• What needs to be done:
Copy nothing but the lines below running from the line containing "if empty is" through the line containing "imported = [obj", both end lines included.

* Start Provided material *

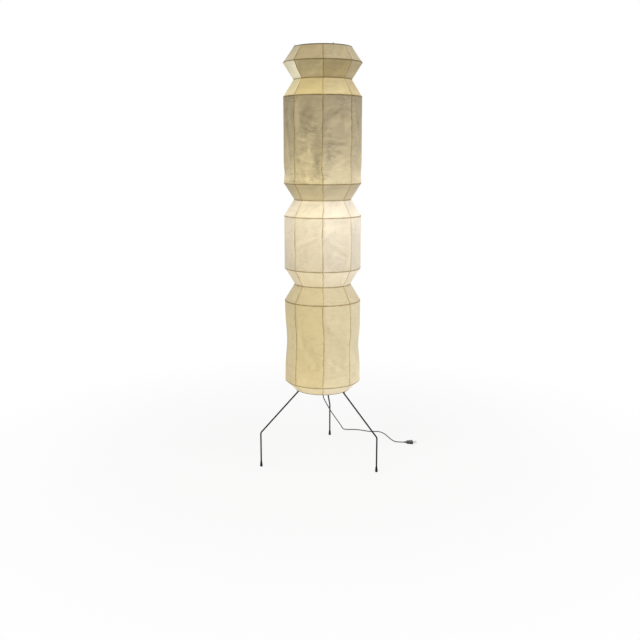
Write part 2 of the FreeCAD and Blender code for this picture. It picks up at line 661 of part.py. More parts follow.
# Inner lead: from the lampholder down the post, through the hub and into the switch cup.
lead_axis = Vector(math.cos(math.radians(value("bulb_turn"))),
                   math.sin(math.radians(value("bulb_turn"))), 0)
upright = Vector(0, 0, 1)
lead_top = value("plate_top")
lead_turn_level = value("bracket_level") - value("nipple_below") - value("lead_drop")
lead = tube_along("lead", [
    lead_axis * value("bulb_off") + upright * lead_top,
    lead_axis * value("bulb_off") + upright * lead_turn_level,
    lead_axis * value("lead_off") + upright * (lead_turn_level - value("lead_sway")),
    lead_axis * value("lead_off") + upright * (value("hub_low") - value("spigot_tall")
                                         - value("lead_in_cup")),
], value("lead_thick") / 2)
node(lead, "inner_lead")

# Clips: double eyes that hold the lead to the post.
place("clip_top", "bracket_level - nipple_below - lead_drop - lead_sway - clip_first")
place("clip_step", "(clip_top - hub_top) / lead_clip_count")
clips = []
for number in range(int(value("lead_clip_count"))):
    low = f"clip_top - {number} * clip_step"
    blank = joined(f"clip_blank_{number}", [
        cylinder(f"clip_post_eye_{number}", "post_thick / 2 + clip_wall", "clip_tall",
                 spot(level=low)),
        cylinder(f"clip_lead_eye_{number}", "lead_thick / 2 + clip_wall", "clip_tall",
                 spot("lead_off", level=low, turn="bulb_turn")),
        block(f"clip_web_{number}", "lead_off", "clip_web", "clip_tall",
              spot("0", "-clip_web / 2", low, "bulb_turn")),
    ])
    clips.append(cut(f"clip_{number}", blank, [
        cylinder(f"clip_post_hole_{number}", "post_thick / 2 + fit_gap", "clip_tall * 2",
                 spot(level=f"{low} - clip_tall / 2")),
        cylinder(f"clip_lead_hole_{number}", "lead_thick / 2 + fit_gap", "clip_tall * 2",
                 spot("lead_off", level=f"{low} - clip_tall / 2", turn="bulb_turn")),
    ]))
node(group("clip_group", clips), "lead_clips")

# Switch cup: a thin cup screwed onto the hub's spigot. The button and the cord leave its floor.
cup_blank = turned("cup_blank", (
    ("0", "cup_low"),
    ("hub_thick / 2", "cup_low"),
    ("hub_thick / 2", "hub_low"),
    ("cup_inner", "hub_low"),
    ("cup_inner", "cup_floor"),
    ("0", "cup_floor"),
))
cup_tools = [
    cylinder("cup_grip_hole", "grip_neck / 2 + fit_gap", "cup_wall * 4",
             spot("grip_off", level="cup_low - cup_wall", turn="grip_turn")),
    cylinder("cup_button_hole", "button_thick / 2 + slide_gap", "cup_wall * 4",
             spot("grip_off", level="cup_low - cup_wall", turn="button_turn")),
]
for number, turn in enumerate(CUP_SCREW_TURNS, 1):
    cup_tools.append(cylinder(f"cup_wall_hole_{number}", "cup_screw_thick / 2 + fit_gap",
                              "cup_screw_long",
                              spot("hub_thick / 2 - cup_screw_long / 2", level="cup_screw_level",
                                   turn=turn, lean="90")))
node(cut("cup_body", cup_blank, cup_tools), "switch_cup")
cup_screws = [cylinder(f"cup_screw_{number}", "cup_screw_thick / 2", "cup_screw_long",
                       spot("hub_thick / 2 - cup_screw_long + fit_gap", level="cup_screw_level",
                            turn=turn, lean="90"))
              for number, turn in enumerate(CUP_SCREW_TURNS, 1)]
node(group("cup_screw_group", cup_screws), "cup_screws")

# Switch: a closed module on the cup's floor, with the sprung push button that reaches out of it.
place("module_well", "cup_floor + button_flange_tall + button_travel + 2 * slide_gap")
module = turned("module_body", (
    ("button_flange / 2 + slide_gap", "cup_floor"),
    ("button_flange / 2 + slide_gap + module_wall", "cup_floor"),
    ("button_flange / 2 + slide_gap + module_wall", "module_well + module_roof"),
    ("0", "module_well + module_roof"),
    ("0", "module_well"),
    ("button_flange / 2 + slide_gap", "module_well"),
), spot("grip_off", turn="button_turn"))
node(module, "switch_module")
button = turned("button_body", (
    ("0", "cup_low - button_out"),
    ("button_thick / 2 - slide_gap * 2", "cup_low - button_out"),
    ("button_thick / 2", "cup_low - button_out + slide_gap * 2"),
    ("button_thick / 2", "cup_floor + slide_gap"),
    ("button_flange / 2", "cup_floor + slide_gap"),
    ("button_flange / 2", "cup_floor + slide_gap + button_flange_tall"),
    ("0", "cup_floor + slide_gap + button_flange_tall"),
), spot("grip_off", turn="button_turn"))
node(button, "switch_button")

# Cord grip: tapered rubber, held in the cup's floor by its flange.
place("grip_tip", "cup_low - grip_long")
grip = turned("grip_body", (
    ("0", "grip_tip"),
    ("grip_end / 2", "grip_tip"),
    ("grip_root / 2", "cup_low - grip_long / 5"),
    ("grip_root / 2", "cup_low"),
    ("grip_neck / 2", "cup_low"),
    ("grip_neck / 2", "cup_floor"),
    ("grip_flange / 2", "cup_floor"),
    ("grip_flange / 2", "cup_floor + grip_flange_tall"),
    ("0", "cup_floor + grip_flange_tall"),
), spot("grip_off", turn="grip_turn"))
node(grip, "cord_grip")

# Mains cord: down out of the grip, over to the floor behind, and along the floor to the plug.
grip_axis = math.radians(value("grip_turn"))
cord_exit = Vector(value("grip_off") * math.cos(grip_axis), value("grip_off") * math.sin(grip_axis),
                   value("grip_tip"))
cord_end = Vector(value("plug_x"), value("plug_y"), value("plug_level"))
floor_lie = value("cord_lie")
cord_route = [
    cord_exit,
    cord_exit - upright * value("cord_drop"),
    Vector(3, 31, 293),
    Vector(11, 64, 266),
    Vector(24, 112, 226),
    Vector(41, 165, 180),
    Vector(58, 219, 137),
    Vector(76, 272, 94),
    Vector(96, 326, 49),
    Vector(112, 382, floor_lie),
    Vector(165, 387, floor_lie),
    Vector(212, 374, floor_lie),
    Vector(252, 350, floor_lie),
    Vector(300, 357, floor_lie),
    Vector(328, 316, floor_lie),
    Vector(343, 264, floor_lie),
    Vector(355, 229, floor_lie),
    cord_end - Vector(value("cord_plug_run"), 0, 0),
    cord_end,
]
node(tube_along("cord", cord_route, value("cord_thick") / 2), "mains_cord")

# Plug: a flat moulded body with a tapered boot, and two round pins.
boot = turned("boot_body", (
    ("0", "0"),
    ("boot_end / 2", "0"),
    ("boot_root / 2", "boot_long"),
    ("0", "boot_long"),
), bound("placement(vector(plug_x; plug_y; plug_level); rotation(vector(0; 1; 0); 90))"))
plug_block = padded("plug_block", (
    ("plug_x + boot_long", "plug_y - plug_back_wide / 2"),
    ("plug_x + boot_long + plug_long", "plug_y - plug_front_wide / 2"),
    ("plug_x + boot_long + plug_long", "plug_y + plug_front_wide / 2"),
    ("plug_x + boot_long", "plug_y + plug_back_wide / 2"),
), "plug_tall", spot(level="plug_level - plug_tall / 2"))
doc.recompute()
plug_pad = plug_block.Tip
plug_round = plug_block.newObject("PartDesign::Fillet", "plug_round")
plug_round.Base = (plug_pad, [f"Edge{i}" for i in range(1, len(plug_pad.Shape.Edges) + 1)])
plug_round.setExpression("Radius", bound("plug_edge"))
place("pin_root", "plug_x + boot_long + plug_long")
node(joined("plug_form", [boot, plug_block]), "plug_body")
pins = [turned(f"pin_{side}", (
    ("0", "0"),
    ("pin_thick / 2", "0"),
    ("pin_thick / 2", "pin_long - pin_point"),
    ("pin_thick / 2 - pin_point", "pin_long"),
    ("0", "pin_long"),
), bound(f"placement(vector(pin_root; plug_y {sign} pin_span / 2; plug_level);"
         " rotation(vector(0; 1; 0); 90))")) for side, sign in (("near", "-"), ("far", "+"))]
node(group("pin_group", pins), "plug_pins")

# Hoops: soldered wire rings, five narrow and seven wide.
for number, kind in enumerate(HOOPS, 1):
    hoop = doc.addObject("Part::Torus", f"hoop_ring_{number:02d}")
    hoop.setExpression("Radius1", bound("hoop_" + kind))
    hoop.setExpression("Radius2", bound("hoop_wire / 2"))
    hoop.setExpression("Placement", spot(level=f"hoop_{number:02d}_level"))
    node(hoop, f"hoop_{number:02d}")


def rim(number, outward):
    """The reach and level of a corner that keeps a distance from the hoop's wire in both bands."""
    reach = value("hoop_" + HOOPS[number - 1])
    slopes = [(value("hoop_" + HOOPS[band - 1]) - value("hoop_" + HOOPS[band]))
              / value(f"band_{band:02d}_tall") for band in (number - 1, number) if band in BANDS]
    return (reach + outward * max(math.hypot(1, slope) for slope in slopes),
            value(f"hoop_{number:02d}_level"))


# Strings: one along each seam, outside the hoops and under the paper, from top to bottom.
gore_count = int(value("gores"))
gore_angle = 360 / gore_count
string_path = Part.makePolygon([Vector(*corner) for corner in (
    (reach, 0, level) for reach, level in (rim(number, value("string_out"))
                                           for number in range(1, len(HOOPS) + 1)))])
first_run = string_path.Edges[0]
string_section = Part.Wire(Part.Circle(first_run.Vertexes[0].Point, first_run.tangentAt(0),
                                       value("string_thick") / 2).toShape())
RIGHT_CORNERS = 1
one_string = string_path.makePipeShell([string_section], True, False, RIGHT_CORNERS)
strings = doc.addObject("Part::Feature", "string_set")
strings.Shape = Part.makeCompound([
    one_string.copy().rotate(Vector(), upright, value("seam_turn") + i * gore_angle)
    for i in range(gore_count)])
node(strings, "strings")

# Paper: each band is eight curved gores that meet at the strings. The crown band has a small notch
# round each arm's tip.
half_wall = value("paper_wall") / 2
for number in BANDS:
    (top_reach, top_level), (low_reach, low_level) = (
        rim(edge, value("paper_out")) for edge in (number, number + 1))
    corners = [Vector(top_reach - half_wall, 0, top_level), Vector(top_reach + half_wall, 0, top_level),
               Vector(low_reach + half_wall, 0, low_level), Vector(low_reach - half_wall, 0, low_level)]
    wall = Part.Face(Part.makePolygon(corners + corners[:1]))
    gore = wall.revolve(Vector(), upright, gore_angle)
    band = Part.makeCompound([gore.copy().rotate(Vector(), upright, value("seam_turn") + i * gore_angle)
                              for i in range(gore_count)])
    if number == 1:
        for i in range(int(value("spider_arm_count"))):
            notch = Part.makeCylinder(value("arm_wire") / 2 + value("notch_room"),
                                      value("arm_tip") * 2,
                                      Vector(value("hoop_narrow") + value("arm_bend"), 0,
                                             value("arm_level")))
            notch.rotate(Vector(), upright, value("spider_turn") + i * 360 / value("spider_arm_count"))
            band = band.cut(notch)
    paper = doc.addObject("Part::Feature", f"paper_{number:02d}")
    paper.Shape = band
    node(paper, f"paper_band_{number:02d}")

# Spider: four wire arms pressed into a turned boss. The top hoop lies on the arms, inside their
# upturned tips, and the boss sits loosely on the post's cap.
place("arm_root", "boss_thick / 2 - arm_seat")
place("arm_out", "hoop_narrow + arm_bend")
place("arm_high", "hoop_01_level + arm_tip")
arm_turns = [f"spider_turn + {i} * 360 / spider_arm_count"
             for i in range(int(value("spider_arm_count")))]
arms = [bent_bar(f"arm_{i}", (
    ("arm_root", "arm_level"),
    ("arm_out", "arm_level"),
    ("arm_out", "arm_high"),
), "arm_bend", "arm_wire / 2", spot(turn=turn)) for i, turn in enumerate(arm_turns, 1)]
node(group("arm_group", arms), "spider_arms")
boss_blank = turned("boss_blank", (
    ("post_thick / 2 + lift_gap", "boss_low"),
    ("boss_thick / 2", "boss_low"),
    ("boss_thick / 2", "arm_level + boss_above"),
    ("0", "arm_level + boss_above"),
    ("0", "boss_low + boss_deep"),
    ("post_thick / 2 + lift_gap", "boss_low + boss_deep"),
))
arm_holes = [cylinder(f"arm_hole_{i}", "arm_wire / 2 + fit_gap", "boss_thick",
                      spot("arm_root", level="arm_level", turn=turn, lean="90"))
             for i, turn in enumerate(arm_turns, 1)]
node(cut("boss_body", boss_blank, arm_holes), "spider_boss")

doc.recompute()
for thing in doc.Objects:
    if "Invalid" in thing.State or "Error" in thing.State:
        raise RuntimeError(f"{thing.Name} failed: {thing.State}")
for thing in labelled:
    if thing.Shape.isNull() or not thing.Shape.isValid() or not thing.Shape.Solids:
        raise RuntimeError(f"{thing.Label} has no valid solid")

os.makedirs("parts", exist_ok=True)
for thing in labelled:
    thing.Shape.exportStep(f"parts/{thing.Label}.step")
print(len(labelled), "parts written")
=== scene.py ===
import math

import bmesh
import bpy
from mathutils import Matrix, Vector, noise


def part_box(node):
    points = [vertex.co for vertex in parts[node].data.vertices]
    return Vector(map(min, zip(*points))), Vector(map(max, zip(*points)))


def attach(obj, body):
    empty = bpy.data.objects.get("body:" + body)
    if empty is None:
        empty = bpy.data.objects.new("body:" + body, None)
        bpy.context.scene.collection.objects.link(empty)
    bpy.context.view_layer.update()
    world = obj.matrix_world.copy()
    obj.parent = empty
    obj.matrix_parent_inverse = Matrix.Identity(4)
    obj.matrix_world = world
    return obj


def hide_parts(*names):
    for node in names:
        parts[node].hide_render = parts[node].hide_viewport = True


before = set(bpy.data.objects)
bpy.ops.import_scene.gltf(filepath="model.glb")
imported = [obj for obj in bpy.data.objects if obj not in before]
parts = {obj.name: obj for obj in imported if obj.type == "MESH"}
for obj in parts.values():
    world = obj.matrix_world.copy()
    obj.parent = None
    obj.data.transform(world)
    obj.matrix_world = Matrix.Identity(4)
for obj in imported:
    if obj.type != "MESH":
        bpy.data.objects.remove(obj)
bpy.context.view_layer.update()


# The camera stands a little over three and a half metres in front of the lamp, at the height of its
# upper drum, and looks slightly down through a lens of normal length.
def in_scene(name, data):
    """A new object in the scene, at the origin."""
    new = bpy.data.objects.new(name, data)
    bpy.context.scene.collection.objects.link(new)
    return new


eye = bpy.data.cameras.new("camera")
eye.sensor_width = 36.0
eye.lens = 45.06
looks_down = 11.77
camera = in_scene("camera", eye)
camera.location = (-0.0119, -3.669, 1.442)
camera.rotation_euler = (math.radians(90.0 - looks_down), 0.0, 0.0)
bpy.context.scene.camera = camera


# The mains cord: 5 mm round, in a flexible dark grey jacket, 0.96 m to its plug. It hangs out of the
# grip under the switch cup, drops past the back leg to the floor and wanders off behind the right leg.
def put(tree, kind, feeds=(), **settings):
    """A shader node. Each entry of feeds gives one input a value, or joins it to another's output."""
    new = tree.nodes.new("ShaderNode" + kind)
    for name, value in settings.items():
        setattr(new, name, value)
    for socket, feed in dict(feeds).items():
        if isinstance(feed, bpy.types.NodeSocket):
            tree.links.new(feed, new.inputs[socket])
        else:
            new.inputs[socket].default_value = feed
    return new


def maths(tree, operation, *terms, **settings):
    """The result of one sum on numbers."""
    return put(tree, "Math", dict(enumerate(terms)), operation=operation, **settings).outputs[0]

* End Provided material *

• Worked answer:
    if empty is None:
        empty = bpy.data.objects.new("body:" + body, None)
        bpy.context.scene.collection.objects.link(empty)
    bpy.context.view_layer.update()
    world = obj.matrix_world.copy()
    obj.parent = empty
    obj.matrix_parent_inverse = Matrix.Identity(4)
    obj.matrix_world = world
    return obj


def hide_parts(*names):
    for node in names:
        parts[node].hide_render = parts[node].hide_viewport = True


before = set(bpy.data.objects)
bpy.ops.import_scene.gltf(filepath="model.glb")
imported = [obj for obj in bpy.data.objects if obj not in before]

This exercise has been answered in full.